- Interactive map of Vrbovski
- Country: Serbia
- Time zone: UTC+1 (CET)
- • Summer (DST): UTC+2 (CEST)

= Vrbovski =

Vrbovski (Serbian Cyrillic: Врбовски) is a suburban settlement of Belgrade, the capital of Serbia. It is located in the Belgrade's municipality of Palilula.

==Location==
Vrbovski, the sub-settlement of Padinska Skela, is located in the northern, Banat section of the municipality (Pančevački Rit), 33 kilometers north of downtown Belgrade. The settlement is located on the Kišvara canal, 8 kilometers west of the settlement of Besni Fok and the Zrenjaninski put road which connects Belgrade with the town of Zrenjanin, in Vojvodina, and 3 kilometers away from the left bank of the Danube.

==History==
The settlement was established after World War II as a part of the massive melioration in Pančevački Rit. It was named after Viktor Verbovsky, the commander of the company of Russian pilots which were fighting in the area at the time of liberating Belgrade from the Germans in the last stages of World War II, and all of them were killed by the Nazi forces.

==Pollution==
The settlement is located next to the large cattle farming facility, and surrounded by the vast agricultural area.
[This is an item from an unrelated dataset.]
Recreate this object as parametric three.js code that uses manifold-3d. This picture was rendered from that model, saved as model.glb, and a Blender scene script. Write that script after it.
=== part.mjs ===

As a result, for years the canals which surround Vrbovski were polluted and clogged with waste water containing manure. Experimental treatment began in July 2021, using extracts of the sea brown algae Ascophyllum nodosum. It was already used to partially clean the Kalovita canal, to the south, in 2017, for water treatment in Sremska Mitrovica, Kovin and Bela Crkva, but also for extinguishing fires at Vinča landfill in 2017, and in North Macedonia (Gevgelija, Berovo). The experiment will last for at least month and a half, and the bad smell disappeared already after two days.